What you should do:
Each line from the one containing "apart from it." through the one containing "import numpy as np" is to be retyped exactly, both end lines included, and all other lines left out.

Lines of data
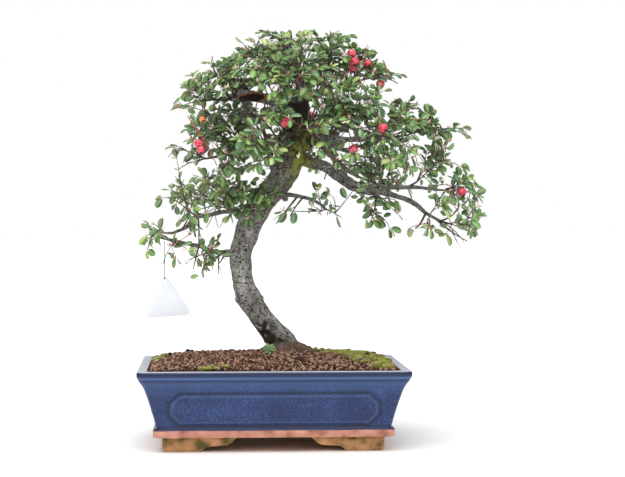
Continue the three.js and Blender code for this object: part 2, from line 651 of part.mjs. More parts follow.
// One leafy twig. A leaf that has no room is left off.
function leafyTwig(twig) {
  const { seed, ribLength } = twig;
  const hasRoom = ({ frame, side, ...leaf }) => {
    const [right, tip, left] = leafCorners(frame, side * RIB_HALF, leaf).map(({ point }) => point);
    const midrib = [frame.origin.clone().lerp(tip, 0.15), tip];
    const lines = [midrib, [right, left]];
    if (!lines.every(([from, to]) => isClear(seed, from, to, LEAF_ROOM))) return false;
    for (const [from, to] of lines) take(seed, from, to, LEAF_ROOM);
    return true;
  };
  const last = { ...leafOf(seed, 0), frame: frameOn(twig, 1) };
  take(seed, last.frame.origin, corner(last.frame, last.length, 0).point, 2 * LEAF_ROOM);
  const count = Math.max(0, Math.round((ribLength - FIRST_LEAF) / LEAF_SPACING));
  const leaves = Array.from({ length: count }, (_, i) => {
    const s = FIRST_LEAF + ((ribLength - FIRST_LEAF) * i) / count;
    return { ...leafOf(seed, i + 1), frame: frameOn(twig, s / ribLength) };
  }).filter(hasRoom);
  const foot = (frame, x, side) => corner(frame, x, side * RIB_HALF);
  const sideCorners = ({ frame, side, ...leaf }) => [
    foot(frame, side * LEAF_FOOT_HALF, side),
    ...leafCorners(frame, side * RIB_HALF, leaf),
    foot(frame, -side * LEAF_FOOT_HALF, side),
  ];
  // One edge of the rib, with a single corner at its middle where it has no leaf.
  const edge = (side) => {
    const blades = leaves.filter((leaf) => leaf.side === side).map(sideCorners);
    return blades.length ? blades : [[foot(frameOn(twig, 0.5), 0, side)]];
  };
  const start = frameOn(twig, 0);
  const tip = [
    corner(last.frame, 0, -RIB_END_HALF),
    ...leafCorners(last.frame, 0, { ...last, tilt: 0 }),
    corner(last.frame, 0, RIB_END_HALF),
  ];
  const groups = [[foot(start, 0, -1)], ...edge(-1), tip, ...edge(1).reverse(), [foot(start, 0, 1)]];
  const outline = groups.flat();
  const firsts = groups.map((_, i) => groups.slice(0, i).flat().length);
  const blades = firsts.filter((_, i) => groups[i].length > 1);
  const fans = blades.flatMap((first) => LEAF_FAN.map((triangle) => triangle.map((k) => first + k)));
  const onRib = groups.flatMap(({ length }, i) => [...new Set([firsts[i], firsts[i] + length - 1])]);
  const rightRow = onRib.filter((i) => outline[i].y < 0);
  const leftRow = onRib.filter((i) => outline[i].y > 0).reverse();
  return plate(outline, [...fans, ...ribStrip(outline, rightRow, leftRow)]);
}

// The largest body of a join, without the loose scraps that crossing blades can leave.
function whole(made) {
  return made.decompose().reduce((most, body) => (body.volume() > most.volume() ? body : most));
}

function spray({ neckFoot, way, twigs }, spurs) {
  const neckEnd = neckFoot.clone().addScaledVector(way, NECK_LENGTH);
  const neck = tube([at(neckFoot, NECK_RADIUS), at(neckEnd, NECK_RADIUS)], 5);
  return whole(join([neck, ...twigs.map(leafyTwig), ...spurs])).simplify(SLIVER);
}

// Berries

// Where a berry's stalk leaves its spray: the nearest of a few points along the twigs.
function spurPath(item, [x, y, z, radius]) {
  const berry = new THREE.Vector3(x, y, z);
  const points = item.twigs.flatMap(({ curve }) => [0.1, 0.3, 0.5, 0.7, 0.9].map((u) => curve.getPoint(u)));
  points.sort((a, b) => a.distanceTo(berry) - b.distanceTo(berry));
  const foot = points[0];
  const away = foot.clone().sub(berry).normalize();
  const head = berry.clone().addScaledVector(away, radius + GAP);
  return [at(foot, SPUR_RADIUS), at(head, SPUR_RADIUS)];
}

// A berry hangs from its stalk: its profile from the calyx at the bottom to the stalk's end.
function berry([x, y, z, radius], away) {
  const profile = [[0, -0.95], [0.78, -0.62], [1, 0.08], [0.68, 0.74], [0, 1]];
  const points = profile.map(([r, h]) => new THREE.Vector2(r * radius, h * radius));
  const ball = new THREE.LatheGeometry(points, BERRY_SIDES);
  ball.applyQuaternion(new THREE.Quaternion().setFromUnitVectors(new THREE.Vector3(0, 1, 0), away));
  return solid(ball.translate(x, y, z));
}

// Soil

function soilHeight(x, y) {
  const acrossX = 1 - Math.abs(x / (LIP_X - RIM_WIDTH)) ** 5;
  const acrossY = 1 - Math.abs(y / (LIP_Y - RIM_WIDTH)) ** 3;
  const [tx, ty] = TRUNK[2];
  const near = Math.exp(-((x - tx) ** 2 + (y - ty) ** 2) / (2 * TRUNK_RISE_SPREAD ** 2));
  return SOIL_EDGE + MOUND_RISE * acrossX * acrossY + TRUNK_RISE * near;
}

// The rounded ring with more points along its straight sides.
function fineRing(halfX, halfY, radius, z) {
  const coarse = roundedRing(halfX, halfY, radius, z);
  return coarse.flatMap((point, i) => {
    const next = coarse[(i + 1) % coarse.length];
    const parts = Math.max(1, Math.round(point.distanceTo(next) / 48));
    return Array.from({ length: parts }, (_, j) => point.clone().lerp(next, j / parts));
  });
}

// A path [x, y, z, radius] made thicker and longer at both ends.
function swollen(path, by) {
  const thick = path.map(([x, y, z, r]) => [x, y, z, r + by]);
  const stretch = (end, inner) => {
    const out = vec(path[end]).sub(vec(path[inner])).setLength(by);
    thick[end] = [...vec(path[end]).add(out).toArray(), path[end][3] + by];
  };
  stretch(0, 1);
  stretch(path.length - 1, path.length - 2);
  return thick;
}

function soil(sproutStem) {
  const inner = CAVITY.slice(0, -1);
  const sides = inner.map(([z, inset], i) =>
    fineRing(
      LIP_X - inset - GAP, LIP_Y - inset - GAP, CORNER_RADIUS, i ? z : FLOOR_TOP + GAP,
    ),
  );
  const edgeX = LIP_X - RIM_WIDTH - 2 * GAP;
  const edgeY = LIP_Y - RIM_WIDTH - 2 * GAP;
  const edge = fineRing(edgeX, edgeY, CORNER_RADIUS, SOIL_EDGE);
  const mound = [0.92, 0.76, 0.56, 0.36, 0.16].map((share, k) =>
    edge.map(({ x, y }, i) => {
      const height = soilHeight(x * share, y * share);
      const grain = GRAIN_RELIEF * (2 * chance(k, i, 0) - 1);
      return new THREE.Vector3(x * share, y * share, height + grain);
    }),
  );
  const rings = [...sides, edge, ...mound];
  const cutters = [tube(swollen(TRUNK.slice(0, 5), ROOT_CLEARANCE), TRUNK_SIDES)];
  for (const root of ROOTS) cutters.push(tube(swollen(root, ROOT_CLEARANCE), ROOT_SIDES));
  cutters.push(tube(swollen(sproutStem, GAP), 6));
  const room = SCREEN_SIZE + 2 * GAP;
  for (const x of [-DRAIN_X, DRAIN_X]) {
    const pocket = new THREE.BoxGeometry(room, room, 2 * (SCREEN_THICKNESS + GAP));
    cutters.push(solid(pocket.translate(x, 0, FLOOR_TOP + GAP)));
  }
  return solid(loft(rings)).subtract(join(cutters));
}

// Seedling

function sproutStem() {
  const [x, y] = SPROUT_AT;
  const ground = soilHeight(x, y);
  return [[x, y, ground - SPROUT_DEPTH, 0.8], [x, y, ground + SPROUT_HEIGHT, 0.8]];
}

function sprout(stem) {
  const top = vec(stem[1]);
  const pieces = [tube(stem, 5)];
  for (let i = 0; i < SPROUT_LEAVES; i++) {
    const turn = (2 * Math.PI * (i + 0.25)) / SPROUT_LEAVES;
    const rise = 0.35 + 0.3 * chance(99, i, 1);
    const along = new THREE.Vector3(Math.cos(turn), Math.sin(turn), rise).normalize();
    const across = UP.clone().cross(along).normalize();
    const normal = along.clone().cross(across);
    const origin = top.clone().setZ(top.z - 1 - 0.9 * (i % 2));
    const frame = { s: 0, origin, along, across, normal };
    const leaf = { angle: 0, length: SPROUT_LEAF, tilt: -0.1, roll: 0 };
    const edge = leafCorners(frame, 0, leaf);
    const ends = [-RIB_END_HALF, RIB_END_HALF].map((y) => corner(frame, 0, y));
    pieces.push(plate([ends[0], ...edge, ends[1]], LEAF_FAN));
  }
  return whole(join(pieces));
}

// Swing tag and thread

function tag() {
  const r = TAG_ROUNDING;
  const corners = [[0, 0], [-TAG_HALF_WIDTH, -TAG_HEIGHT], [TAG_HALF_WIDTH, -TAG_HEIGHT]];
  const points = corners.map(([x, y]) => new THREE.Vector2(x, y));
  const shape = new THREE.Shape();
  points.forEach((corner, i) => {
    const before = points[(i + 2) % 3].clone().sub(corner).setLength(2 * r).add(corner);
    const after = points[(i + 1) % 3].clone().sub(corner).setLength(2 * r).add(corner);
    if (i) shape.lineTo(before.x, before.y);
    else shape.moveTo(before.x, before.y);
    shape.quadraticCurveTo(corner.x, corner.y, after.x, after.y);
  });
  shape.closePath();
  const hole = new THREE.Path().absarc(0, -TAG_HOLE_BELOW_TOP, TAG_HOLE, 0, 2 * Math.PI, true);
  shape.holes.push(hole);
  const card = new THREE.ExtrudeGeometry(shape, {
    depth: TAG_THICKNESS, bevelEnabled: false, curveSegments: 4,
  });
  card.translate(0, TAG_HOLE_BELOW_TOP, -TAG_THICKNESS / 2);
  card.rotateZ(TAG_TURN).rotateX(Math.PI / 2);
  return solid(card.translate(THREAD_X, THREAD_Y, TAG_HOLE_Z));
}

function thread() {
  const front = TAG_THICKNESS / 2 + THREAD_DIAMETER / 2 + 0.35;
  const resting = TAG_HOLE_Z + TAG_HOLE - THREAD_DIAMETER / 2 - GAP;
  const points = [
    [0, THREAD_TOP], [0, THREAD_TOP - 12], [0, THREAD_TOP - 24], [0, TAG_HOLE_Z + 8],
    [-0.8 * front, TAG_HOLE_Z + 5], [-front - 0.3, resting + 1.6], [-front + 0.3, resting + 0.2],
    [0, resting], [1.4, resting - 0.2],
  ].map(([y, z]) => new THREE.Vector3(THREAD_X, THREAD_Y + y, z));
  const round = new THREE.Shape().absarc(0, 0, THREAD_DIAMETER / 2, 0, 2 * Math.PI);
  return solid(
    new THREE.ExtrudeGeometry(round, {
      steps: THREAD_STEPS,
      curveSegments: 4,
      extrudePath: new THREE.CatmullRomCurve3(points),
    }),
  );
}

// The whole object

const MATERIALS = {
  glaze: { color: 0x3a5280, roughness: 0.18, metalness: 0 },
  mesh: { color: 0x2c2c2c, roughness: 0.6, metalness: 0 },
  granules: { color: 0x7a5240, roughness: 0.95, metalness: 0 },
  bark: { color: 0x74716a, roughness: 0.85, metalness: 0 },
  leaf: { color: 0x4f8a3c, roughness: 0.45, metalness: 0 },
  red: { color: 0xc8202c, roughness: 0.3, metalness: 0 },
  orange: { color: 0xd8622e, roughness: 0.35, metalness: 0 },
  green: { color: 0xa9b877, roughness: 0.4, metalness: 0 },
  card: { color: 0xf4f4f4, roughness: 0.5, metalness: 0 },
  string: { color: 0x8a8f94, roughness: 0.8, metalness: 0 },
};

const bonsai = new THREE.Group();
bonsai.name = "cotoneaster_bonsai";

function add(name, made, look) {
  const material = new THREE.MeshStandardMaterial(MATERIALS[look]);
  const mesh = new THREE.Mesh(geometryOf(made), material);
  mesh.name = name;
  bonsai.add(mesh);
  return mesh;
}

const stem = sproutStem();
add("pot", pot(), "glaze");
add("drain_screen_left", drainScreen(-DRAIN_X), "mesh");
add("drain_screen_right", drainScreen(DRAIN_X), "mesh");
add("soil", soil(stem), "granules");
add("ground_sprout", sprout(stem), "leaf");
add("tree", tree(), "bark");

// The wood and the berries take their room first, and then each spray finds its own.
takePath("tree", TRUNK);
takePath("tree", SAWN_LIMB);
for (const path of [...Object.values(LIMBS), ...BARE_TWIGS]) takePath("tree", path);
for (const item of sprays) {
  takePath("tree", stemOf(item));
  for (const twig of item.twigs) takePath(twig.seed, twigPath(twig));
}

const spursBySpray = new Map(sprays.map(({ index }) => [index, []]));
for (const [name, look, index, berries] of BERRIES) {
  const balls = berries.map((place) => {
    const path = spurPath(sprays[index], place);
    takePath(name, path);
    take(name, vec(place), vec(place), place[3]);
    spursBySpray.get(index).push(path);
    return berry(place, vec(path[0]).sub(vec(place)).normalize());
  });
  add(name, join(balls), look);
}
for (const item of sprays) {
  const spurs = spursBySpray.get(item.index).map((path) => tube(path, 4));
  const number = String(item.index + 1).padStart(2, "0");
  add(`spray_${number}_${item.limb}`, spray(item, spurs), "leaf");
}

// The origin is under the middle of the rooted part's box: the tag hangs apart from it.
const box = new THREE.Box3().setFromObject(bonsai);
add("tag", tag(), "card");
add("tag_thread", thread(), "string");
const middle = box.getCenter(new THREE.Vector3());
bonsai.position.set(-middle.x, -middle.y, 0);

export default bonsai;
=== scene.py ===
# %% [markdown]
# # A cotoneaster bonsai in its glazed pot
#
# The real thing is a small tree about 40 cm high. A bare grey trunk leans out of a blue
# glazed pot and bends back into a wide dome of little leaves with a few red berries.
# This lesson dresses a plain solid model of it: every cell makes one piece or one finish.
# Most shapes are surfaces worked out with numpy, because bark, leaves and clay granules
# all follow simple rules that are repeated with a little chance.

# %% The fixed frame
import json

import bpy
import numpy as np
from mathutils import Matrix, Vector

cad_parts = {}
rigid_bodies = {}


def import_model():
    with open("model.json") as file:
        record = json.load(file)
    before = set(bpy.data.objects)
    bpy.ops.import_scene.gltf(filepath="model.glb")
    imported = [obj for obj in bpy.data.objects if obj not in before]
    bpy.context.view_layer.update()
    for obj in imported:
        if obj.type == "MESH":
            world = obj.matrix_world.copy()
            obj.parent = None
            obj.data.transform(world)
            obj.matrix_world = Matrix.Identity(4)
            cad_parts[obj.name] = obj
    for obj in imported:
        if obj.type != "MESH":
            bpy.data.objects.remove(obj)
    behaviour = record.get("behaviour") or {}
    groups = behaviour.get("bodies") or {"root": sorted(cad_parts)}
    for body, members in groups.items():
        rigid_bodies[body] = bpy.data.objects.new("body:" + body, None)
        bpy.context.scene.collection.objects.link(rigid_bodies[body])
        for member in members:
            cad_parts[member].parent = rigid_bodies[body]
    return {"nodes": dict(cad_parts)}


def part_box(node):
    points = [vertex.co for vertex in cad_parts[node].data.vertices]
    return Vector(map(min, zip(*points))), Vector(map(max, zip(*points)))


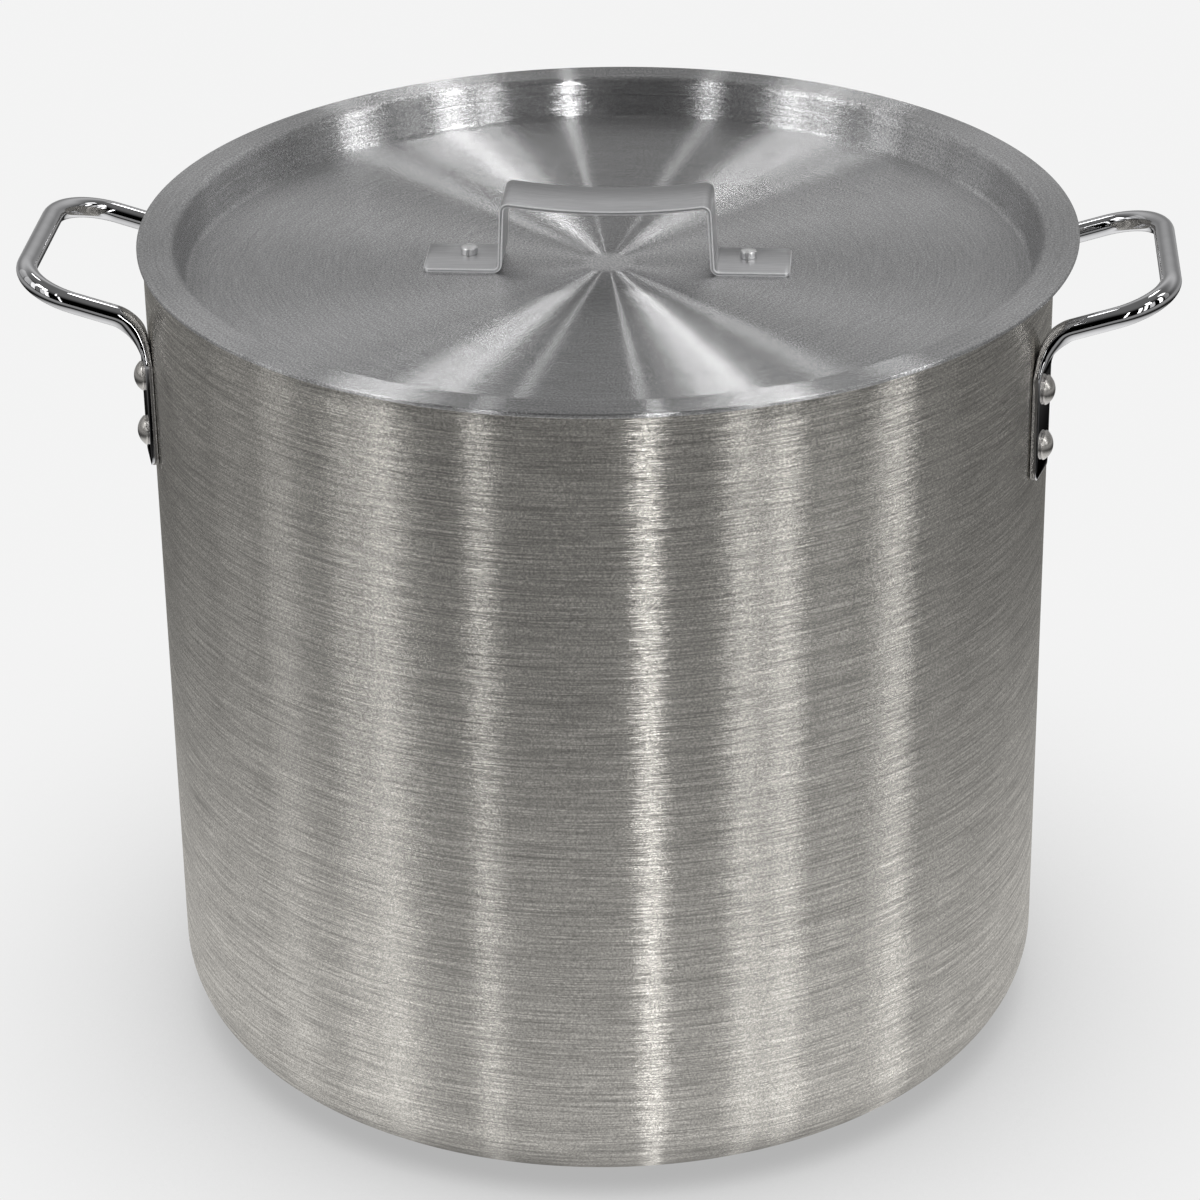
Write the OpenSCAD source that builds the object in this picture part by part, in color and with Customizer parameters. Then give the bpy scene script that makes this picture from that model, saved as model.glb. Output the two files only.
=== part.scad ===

Exercise output:
// The origin is under the middle of the rooted part's box: the tag hangs apart from it.
const box = new THREE.Box3().setFromObject(bonsai);
add("tag", tag(), "card");
add("tag_thread", thread(), "string");
const middle = box.getCenter(new THREE.Vector3());
bonsai.position.set(-middle.x, -middle.y, 0);

export default bonsai;
=== scene.py ===
# %% [markdown]
# # A cotoneaster bonsai in its glazed pot
#
# The real thing is a small tree about 40 cm high. A bare grey trunk leans out of a blue
# glazed pot and bends back into a wide dome of little leaves with a few red berries.
# This lesson dresses a plain solid model of it: every cell makes one piece or one finish.
# Most shapes are surfaces worked out with numpy, because bark, leaves and clay granules
# all follow simple rules that are repeated with a little chance.

# %% The fixed frame
import json

import bpy
import numpy as np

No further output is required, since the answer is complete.